Mentalitas benteng Israel dan upayanya untuk mendiskreditkan ICJ serta badan-badan internasional penting lainnya berarti bahwa Israel kemungkinan akan terus melanjutkan jalannya saat ini, setidaknya dalam jangka pendek.
Sebelumnya, Israel mengabaikan putusan ICJ tahun 2004 yang menyatakan tembok pemisah yang dibangunnya – sebagian besar di tanah Palestina – adalah ilegal.
Hal itu menimbulkan keraguan mengenai apakah ICJ dan hukum hak asasi manusia internasional memiliki kekuatan apa pun ketika menyangkut Israel dan Palestina, meskipun Ben Imran menunjukkan bahwa hal itu menjadi masalah ketika ada negara yang tidak menerapkan hukum tersebut, dan berperilaku seolah-olah mereka berada di atasnya.
Karena makin banyak negara memilih mendukung supremasi hukum dalam hal pendudukan, tekanan itu mungkin akhirnya mencapai titik di mana Israel dan para pendukungnya menyerah.

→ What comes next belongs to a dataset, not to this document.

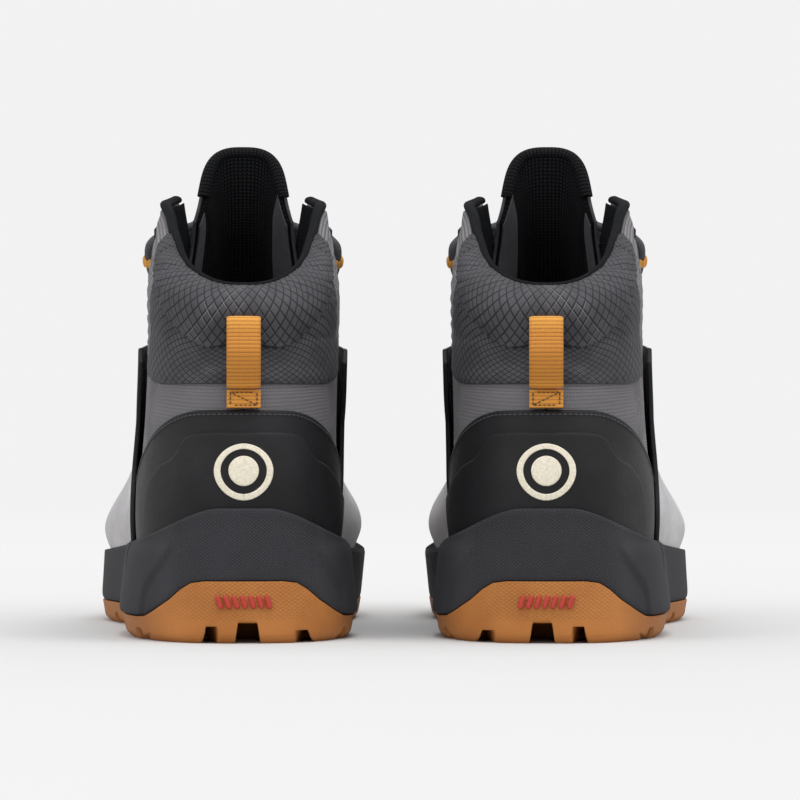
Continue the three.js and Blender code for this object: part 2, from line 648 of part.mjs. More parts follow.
// ---------------------------------------------------------------- lace keepers, hooks and lace
const KEEPER_SEAT = WING_GAP + OVERLAY + 0.9; // underside of the keepers' band
const KEEPER_INNER = LACE_DIAMETER / 2 + KEEPER_CLEARANCE;
const KEEPER_LIFT = 0.7; // of the lace over the band, past the round clearance
const KEEPER_FOOT = KEEPER_SEAT + KEEPER_BAND + KEEPER_LIFT;
const LACE_OUT = KEEPER_FOOT + KEEPER_INNER; // the lace's middle, inside a keeper

// A frame on the upper: x across the boot, y out of it, z up it.
function seat(angle, level, out) {
  const { up, out: normal } = frameAt(angle, level);
  const across = normal.clone().cross(up).normalize();
  return new THREE.Matrix4().makeBasis(across, normal, up).setPosition(offUpper(angle, level, out));
}

// A bridge over the lace, open along the eyestay.
function bridge(angle, level, wall, length) {
  const inner = KEEPER_INNER;
  const outer = inner + wall;
  const low = -KEEPER_LIFT - 0.5;
  const arch = (half, top) => [
    [-half, low], [-half, inner], [-half * 0.6, top],
    [half * 0.6, top], [half, inner], [half, low],
  ];
  const outline = [...arch(outer, inner + outer), ...arch(inner * 1.04, 2 * inner).reverse()];
  const shape = new THREE.Shape(outline.map(([x, y]) => new THREE.Vector2(x, y)));
  const body = new THREE.ExtrudeGeometry(shape, { depth: length, bevelEnabled: false });
  return body.translate(0, 0, -length / 2).applyMatrix4(seat(angle, level, KEEPER_FOOT));
}

const keeperAngle = (level, side) => side * KEEPER_ROUND * quarterEdge(level);
const band = (side, spread, rows) => {
  const columns = [-spread, 0, spread].map((offset) => side * KEEPER_ROUND + offset);
  return panel(columns, rows, atRound, KEEPER_SEAT, KEEPER_SEAT + KEEPER_BAND);
};

function laceKeepers(side) {
  const rows = LACE_LEVELS.slice(0, -1);
  const strip = band(side, 0.046, eyestayLevels(rows[0] - 0.025, rows[rows.length - 1] + 0.02));
  return joined(strip, ...rows.map((level) => bridge(keeperAngle(level, side), level, KEEPER_WALL, KEEPER_LENGTH)));
}

function laceHook(side) {
  const level = LACE_LEVELS[LACE_LEVELS.length - 1];
  const plate = band(side, 0.052, [level - 0.028, level, level + 0.028]);
  return joined(plate, bridge(keeperAngle(level, side), level, KEEPER_WALL + 0.4, KEEPER_LENGTH - 1));
}

// The lace runs from the knot down one side and up the other, through every keeper.
const UNDER_STRAND = 2.4;
const OVER_STRAND = UNDER_STRAND + LACE_DIAMETER + 0.8;
const KNOT_LEVEL = 0.9;
const KNOT_OUT = 9;
const LEAD_LIFT = 0.3; // the pull of the strands lifts the lace a little off the band
const LEAD = KEEPER_LENGTH / 2 + LACE_DIAMETER / 2 + 2.5; // how far past a keeper's middle the lace runs straight
const throatSpan = onUpper(keeperAngle(0.5, 1), 0.5).distanceTo(onUpper(keeperAngle(0.75, 1), 0.75));
const LEAD_LEVEL = (LEAD * 0.25) / throatSpan;

function throughKeeper(row, side, direction) {
  const level = LACE_LEVELS[row];
  const angle = keeperAngle(level, side);
  const middle = offUpper(angle, level, LACE_OUT + LEAD_LIFT);
  const { up } = frameAt(angle, level);
  return [-1, 1].map((end) => middle.clone().addScaledVector(up, end * direction * LEAD));
}

// Level lines droop towards the toe between two keepers, so a strand climbs a little on its way.
const STRAND_RISE = 0.021;

// A strand over the tongue, from one side at a level to the other side at another.
function crossing(side, fromLevel, toLevel, middleOut) {
  return [0.09, 0.22, 0.4, 0.6, 0.78, 0.91].map((share) => {
    const reach = 1 - 2 * share;
    const level = mix(fromLevel, toLevel, share) + STRAND_RISE * (1 - reach * reach);
    const angle = mix(Math.PI, keeperAngle(level, 1), Math.abs(reach));
    const out = mix(middleOut, LACE_OUT + 2 * LEAD_LIFT, smoothstep(0.05, 0.95, Math.abs(reach)));
    return offUpper(side * Math.sign(reach || 1) * angle, level, out);
  });
}

function laceSide(start, middleOut) {
  const top = LACE_LEVELS.length - 1;
  const knot = offUpper(Math.PI, KNOT_LEVEL, KNOT_OUT);
  const topLevel = LACE_LEVELS[top] + LEAD_LEVEL;
  const lead = offUpper(
    start * mix(Math.PI, keeperAngle(topLevel, 1), 0.55),
    mix(KNOT_LEVEL, topLevel, 0.7),
    LACE_OUT + 2,
  );
  const route = [knot, lead];
  let side = start;
  for (let row = top; row > 0; row -= 1) {
    const [from, to] = [LACE_LEVELS[row] - LEAD_LEVEL, LACE_LEVELS[row - 1] + LEAD_LEVEL];
    route.push(...throughKeeper(row, side, -1), ...crossing(side, from, to, middleOut));
    side = -side;
  }
  route.push(...throughKeeper(0, side, -1));
  return { route, side };
}

// The bow: loops and ends in the knot's own frame, x across, y out, z up, in millimetres.
const BOW_LOOP = [
  [0, 0, 0], [7, 2, 1], [15, 4, -2], [22, 5, -9], [24, 5, -19],
  [19, 4.5, -25], [13, 4, -20], [7, 3, -9], [0, 1, -1],
];
const BOW_END = [[0, 0, 0], [3, 4, -8], [6, 7, -20], [8, 7.5, -34], [9, 7.5, -48], [9.5, 7.5, -60]];

function lace() {
  const first = laceSide(1, UNDER_STRAND);
  const second = laceSide(-1, OVER_STRAND);
  const foot = LACE_LEVELS[0] - LEAD_LEVEL - 0.012;
  const last = first.route[first.route.length - 1];
  const other = second.route[second.route.length - 1];
  const turn = [last, ...crossing(first.side, foot, foot, UNDER_STRAND), other];
  const frame = seat(Math.PI, KNOT_LEVEL, KNOT_OUT);
  const placed = (list, side) => list.map(([x, y, z]) => new THREE.Vector3(x * side, y, z).applyMatrix4(frame));
  const knot = new THREE.SphereGeometry(1, 10, 7).scale(6.5, 4, 4.2).applyMatrix4(frame);
  const parts = [knot, tube(second.route, LACE_DIAMETER / 2), tube(turn, LACE_DIAMETER / 2)];
  for (const side of [-1, 1]) {
    parts.push(tube(placed(BOW_LOOP, side), LACE_DIAMETER / 2));
    parts.push(tube(placed(BOW_END, side), LACE_DIAMETER / 2));
  }
  return joined(tube(first.route, LACE_DIAMETER / 2), ...parts);
}

// ---------------------------------------------------------------- pull tab, badge
const TAB_LEVEL = 0.49; // where the tab's stitched foot starts
const tabFootTop = () => onUpper(0, TAB_LEVEL).z + TAB_FOOT_HEIGHT;
const tabFace = () => onUpper(0, BACK_PANEL_LEVEL).y - PAD_BULGE - GAP;

function ribbon(shape) {
  const body = new THREE.ExtrudeGeometry(shape, { depth: TAB_WIDTH, bevelEnabled: false, curveSegments: 8 });
  return body.translate(0, 0, -TAB_WIDTH / 2).applyMatrix4(
    new THREE.Matrix4().makeBasis(new THREE.Vector3(0, 1, 0), new THREE.Vector3(0, 0, 1), new THREE.Vector3(1, 0, 0)),
  );
}

function pullTabFoot() {
  const top = tabFootTop() - 0.4;
  const bottom = top - TAB_FOOT_HEIGHT;
  const against = (z) => offUpper(0, TAB_LEVEL + (z / SCALE_Z - 88) / 92, OVER).y;
  const shape = new THREE.Shape();
  shape.moveTo(against(bottom), bottom);
  shape.lineTo(against(top), top);
  shape.lineTo(against(top) - 2 * TAB_THICKNESS, top);
  shape.lineTo(against(bottom) - 2 * TAB_THICKNESS, bottom);
  shape.closePath();
  return ribbon(shape);
}

function pullTab() {
  const foot = tabFootTop();
  const top = foot + TAB_LOOP_HEIGHT;
  const face = tabFace();
  const wall = TAB_THICKNESS;
  const middle = foot + TAB_LOOP_HEIGHT * 0.5;
  const room = TAB_LOOP_GAP;
  const outline = (grow) => [
    [face - wall + grow, foot + wall - grow],
    [face - wall + grow, top - wall + grow],
    [face - wall - room * 0.55 - grow, top - wall + grow],
    [face - wall - room - grow, middle],
    [face - wall - 1.5 - grow, foot + wall - grow],
  ].map(([y, z]) => new THREE.Vector2(y, z));
  const shape = new THREE.Shape(outline(wall));
  shape.holes.push(new THREE.Path(outline(0)));
  return ribbon(shape);
}

const BADGE_LEVEL = 0.26;
function heelBadge() {
  const disc = new THREE.CylinderGeometry(BADGE_RADIUS, BADGE_RADIUS, BADGE_THICKNESS, 20);
  const middle = onUpper(0, BADGE_LEVEL);
  const perAngle = onUpper(0.1, BADGE_LEVEL).x - onUpper(-0.1, BADGE_LEVEL).x;
  const perLevel = onUpper(0, BADGE_LEVEL + 0.05).z - onUpper(0, BADGE_LEVEL - 0.05).z;
  const spots = disc.attributes.position;
  for (let i = 0; i < spots.count; i += 1) {
    const angle = (spots.getX(i) * 0.2) / perAngle;
    const level = BADGE_LEVEL + (spots.getZ(i) * 0.1) / perLevel;
    const out = OVER + OVERLAY + GAP + BADGE_THICKNESS / 2 - spots.getY(i);
    spots.setXYZ(i, ...offUpper(angle, level, out));
  }
  return disc;
}

// ---------------------------------------------------------------- materials and the group
const finish = (color, roughness, metalness = 0) => new THREE.MeshStandardMaterial({ color, roughness, metalness });
const GUM_RUBBER = finish(0xc3824b, 0.6);
const RED_RUBBER = finish(0xb84434, 0.5);
const FOAM = finish(0x44434a, 0.75);
const NYLON = finish(0x303236, 0.4);
const BOARD = finish(0xb9a88a, 0.9);
const WOVEN = finish(0x6c6a6e, 0.9);
const RIPSTOP = finish(0x55555a, 0.85);
const KNIT = finish(0x1c1d20, 0.95);
const SYNTHETIC = finish(0x9c989c, 0.6);
const BLACK_FILM = finish(0x2d2d30, 0.55);
const WEBBING = finish(0xd29240, 0.85);
const CREAM = finish(0xdbd3bf, 0.5);
const LACE_CORD = finish(0x3a3b40, 0.85);

const PIECES = [
  ["outsole", outsole(), GUM_RUBBER],
  ["outsole_mark", outsoleMark(), RED_RUBBER],
  ["midsole", midsole(), FOAM],
  ["shank", shank(), NYLON],
  ["lasting_board", lastingBoard(), BOARD],
  ["footbed", footbed(), KNIT],
  ["heel_stiffener", heelStiffener(), NYLON],
  ["toe_stiffener", toeStiffener(), NYLON],
  ["quarter_outer", quarter(1), WOVEN],
  ["quarter_inner", quarter(-1), WOVEN],
  ["vamp", vamp(), WOVEN],
  ["toe_cap", toeCap(), BLACK_FILM],
  ["side_wing_outer", sideWing(1), SYNTHETIC],
  ["side_wing_inner", sideWing(-1), SYNTHETIC],
  ["heel_cup", heelCup(), BLACK_FILM],
  ["heel_badge", heelBadge(), CREAM],
  ["ankle_pad", anklePad(), RIPSTOP],
  ["collar_pad", collarPad(), RIPSTOP],
  ["collar_lining", collarLining(), KNIT],
  ["vamp_lining", vampLining(), KNIT],
  ["tongue", tongue(), WOVEN],
  ["eyestay_outer", eyestay(1), BLACK_FILM],
  ["eyestay_inner", eyestay(-1), BLACK_FILM],
  ["lace_keepers_outer", laceKeepers(1), WEBBING],
  ["lace_keepers_inner", laceKeepers(-1), WEBBING],
  ["lace_hook_outer", laceHook(1), WEBBING],
  ["lace_hook_inner", laceHook(-1), WEBBING],
  ["lace", lace(), LACE_CORD],
  ["pull_tab_foot", pullTabFoot(), WEBBING],
  ["pull_tab", pullTab(), WEBBING],
];

// Each boot turns outwards about the middle of its sole.
function boot(suffix, mirror) {
  const group = new THREE.Group();
  for (const [name, geometry, material] of PIECES) {
    const mesh = new THREE.Mesh(geometry, material);
    mesh.name = `${name}_${suffix}`;
    mesh.position.y = -SOLE_LENGTH / 2;
    group.add(mesh);
  }
  const turn = THREE.MathUtils.degToRad(TOE_OUT);
  const reach = (SOLE_LENGTH / 2) * Math.sin(turn);
  group.rotation.z = -turn * mirror;
  group.scale.x = mirror;
  group.position.x = mirror * (HEEL_SPACING / 2 + reach);
  return group;
}

const boots = new THREE.Group();
boots.add(boot("right", 1), boot("left", -1));
const box = new THREE.Box3().setFromObject(boots, true);
boots.position.y = -(box.min.y + box.max.y) / 2;

export default boots;
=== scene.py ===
import bpy
import numpy as np
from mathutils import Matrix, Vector


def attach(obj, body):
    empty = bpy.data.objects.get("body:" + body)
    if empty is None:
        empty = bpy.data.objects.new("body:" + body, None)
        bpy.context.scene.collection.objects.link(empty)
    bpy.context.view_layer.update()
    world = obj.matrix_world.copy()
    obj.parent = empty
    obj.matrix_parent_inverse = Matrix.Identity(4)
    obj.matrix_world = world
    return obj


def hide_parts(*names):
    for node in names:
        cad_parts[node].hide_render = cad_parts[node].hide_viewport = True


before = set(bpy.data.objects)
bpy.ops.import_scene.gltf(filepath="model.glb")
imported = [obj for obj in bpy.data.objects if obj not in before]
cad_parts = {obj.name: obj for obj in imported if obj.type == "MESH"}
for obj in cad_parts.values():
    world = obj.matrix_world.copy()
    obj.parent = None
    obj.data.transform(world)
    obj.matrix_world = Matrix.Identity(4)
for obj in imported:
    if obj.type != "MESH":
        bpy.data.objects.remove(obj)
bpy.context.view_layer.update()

# ---------------------------------------------------------------- the studio
# A pale floor that runs far back, a pale room, two large soft lamps overhead and one behind the viewer,
# and a camera low behind the heels, as a shoe shop takes a pair from the back.
ROOM_WHITE = (0.888, 0.888, 0.888, 1)
CAMERA_BACK = 1.1  # metres behind the heels
CAMERA_HEIGHT = 0.0635
PIXELS_PER_MM = 2.7  # at the heels
HEEL_PLANE = -0.1505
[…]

“Bahkan beberapa sekutu terdekat Israel, termasuk AS, telah mengakui beberapa bagian dari pendapat penasihat tersebut, khususnya mengenai ilegalitas kebijakan permukiman,” kata El-Sadany. “Mayoritas negara di seluruh dunia setuju dengan pendapat penasihat ICJ. Diperlukan tindakan kolektif, terkoordinasi, dan strategi jangka panjang yang beragam dari pihak mayoritas untuk menjaga momentum yang dihasilkan oleh kasus tersebut guna membuat perubahan material di lapangan, tetapi potensi untuk perubahan itu ada.”